Second, the Third Circuit’s opinion is significant because it broadly confirms that TILA challenges to the “reasonableness” of a fee place the burden on the borrower to establish unreasonableness, as argued by Option One. In Fields, the borrower asked the Third Circuit to presume that the real property was the same and that there had been no change in fee simple ownership. In rejecting this position, the court stated: “Because a plaintiff must prove all of the elements of her cause of action, we cannot reverse the judgment of the District Court based on such presumptions, however reasonable they may be.”

The court’s holding on this point is important, as borrowers frequently seek TILA damages and extended rescission rights by claiming that certain charges should have been included in the finance charge or the “points and fees” test. Section 226.4(c)(7) of Regulation Z excludes from the finance charge many types of closing costs, provided that the fees are “bona fide and reasonable in amount.” Similarly, such charges are excluded from the “points and fees” test under Section 226.32, so long as neither the creditor nor its affiliate receives compensation in connection with the charge and the charge is “reasonable.”

For instance, an appraisal fee is not normally considered a finance charge or part of points and fees (assuming it is paid to a party that is not affiliated with the creditor). However, borrowers sometimes claim that the appraisal fee (or at least a portion of the fee) is a finance charge and part of the points and fees because the amount of the appraisal fee is excessive. The Third Circuit’s opinion in Fields makes clear that it is the borrower’s burden to establish by competent evidence that the amount of the appraisal fee and similar charges are unreasonable.

While a victory for our client and the industry, lenders should nevertheless adopt loan origination procedures that minimize the risk of being challenged with similar claims. Blank Rome has extensive experience litigating consumer credit cases. Our seasoned litigators work closely with our regulatory attorneys to craft successful defenses and strategies. We have successfully defended consumer lenders in numerous lawsuits and governmental proceedings involving claims such as TILA, RESPA, ECOA, FCRA, FDCPA, and state lending and unfair trade practice laws.

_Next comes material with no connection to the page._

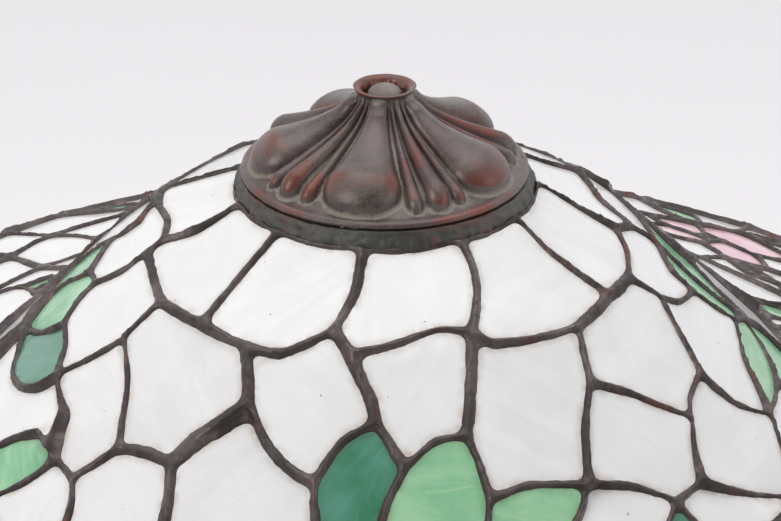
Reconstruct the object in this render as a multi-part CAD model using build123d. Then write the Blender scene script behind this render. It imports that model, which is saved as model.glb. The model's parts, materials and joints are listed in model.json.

  1. Fields v. Option One Mortgage Corp., No. 06-3942, 2008 WL 2553030 (3d Cir. June 27, 2008).
  2. In 2005, the TIRBOP Manual was amended by adding Section 2.8, which provides that evidence of prior title insurance within the specified time period (i.e., the relevant time period for the lower reissue or refinance rates) may include either documents provided by the borrower (such as a copy of the prior policy) or the recording of either a deed to a bona fide purchaser for value or an unsatisfied mortgage to an institutional lender. Notably, this amendment did not address the other two requirements for a lower rate relating to the identity of the property and fee ownership.